In 1987 he had his first experience in Israel: he joined Hapoel Holon for the 1987–88 season and in 22 games he averaged 24.9 points. In 1988 he went back to France and signed for second division club Évreux: he averaged 31.2 points and 8.3 rebounds in 26 games, playing 37.6 minutes per game; he also shot 39.7% from the three-point line and 82.8% from the free throw line. In 1990 he moved to Israel again and played 10 games with Beitar Tel Aviv, averaging 28.8 points, 9.5 rebounds and 2.3 assists. In 1991 he also played for the Memphis Rockers of the World Basketball League, and was named in the All-WBL first team.

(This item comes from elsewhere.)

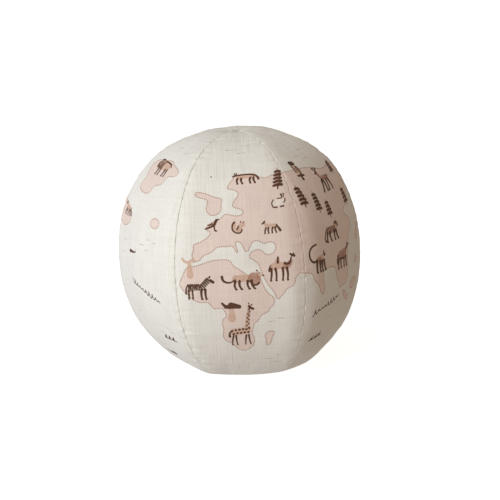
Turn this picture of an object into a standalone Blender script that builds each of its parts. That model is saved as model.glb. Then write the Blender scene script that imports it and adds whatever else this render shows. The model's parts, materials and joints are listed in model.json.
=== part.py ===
"""Stuffed six-gore textile ball, 150 mm across its seams.

The cover is six equal gores joined by seams that run from pole to pole. Each gore's long
edges turn inward as seam allowances, each seam holds one line of sewing thread, the poles
are tacked, and a wad of loose fibre fills the cover. One seam was left open for the fibre
and is closed by a hand stitch. A blank care label stands out of another seam and bends
about the seam line.

Frame: metres, +Z up, origin at the centre of the flat base, gore_panel_1 faces -Y.
"""

from math import asin, cos, pi, radians, sin, sqrt, tau

import bmesh
import bpy
import numpy as np

# Driving dimensions, in metres and degrees
SEAM_RADIUS = 0.0750  # from the ball's axis to a seam, at the widest height
HALF_HEIGHT = 1.038 * SEAM_RADIUS  # of the ball before its base is pressed flat
WIDEST_HEIGHT = 0.95 * SEAM_RADIUS  # of the widest ring above the base
WIDTH_POWER = 2.26  # fullness of the meridian across the ball, 2 is an ellipse
HEIGHT_POWER = 2.11  # fullness of the meridian up the ball
FACETING = 0.15  # 0 is a round cross-section, 1 is a plain hexagon
BASE_BLEND = 0.0050  # height over which the side rolls into the flat base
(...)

In 1991 Dawson signed for Hapoel Eilat, and in the 1991–92 season he led the league in both scoring and rebounding, averaging 27.5 points and 10.7 rebounds per game while shooting 71% from the field and 84% from the free throw line. He was named the 1992 Israeli Basketball Premier League MVP. He stayed with Hapoel for the following two seasons, and in 1993–94 again averaged a double-double with 23.9 points and 10.2 rebounds per game. In 1994 he signed with Maccabi Jerusalem, and in his first season he averaged 21.7 points and 8.2 rebounds, and in the following year he recorded 18.6 points and 7.3 rebounds per game. In 1996 he went back to Eilat and joined Hapoel for the second time in his career, playing for the team until 1998.

In 1998 he signed for Maccabi Rishon LeZion, for which he played 3 seasons from 1998 until 2001. He then changed 5 teams in his last 7 years of professional career, playing for Hapoel Holon, Hapoel Jerusalem, Maccabi Ashdod, Ironi Ramat Gan and finally Ironi Nes Ziona, where he ended his career at the age of 48.

== Personal life ==
In 1992 he married an Israeli national and acquired Israeli citizenship. He is the father of Shawn Dawson, a professional basketball player born when he lived in Eilat, playing for local team Hapoel Eilat.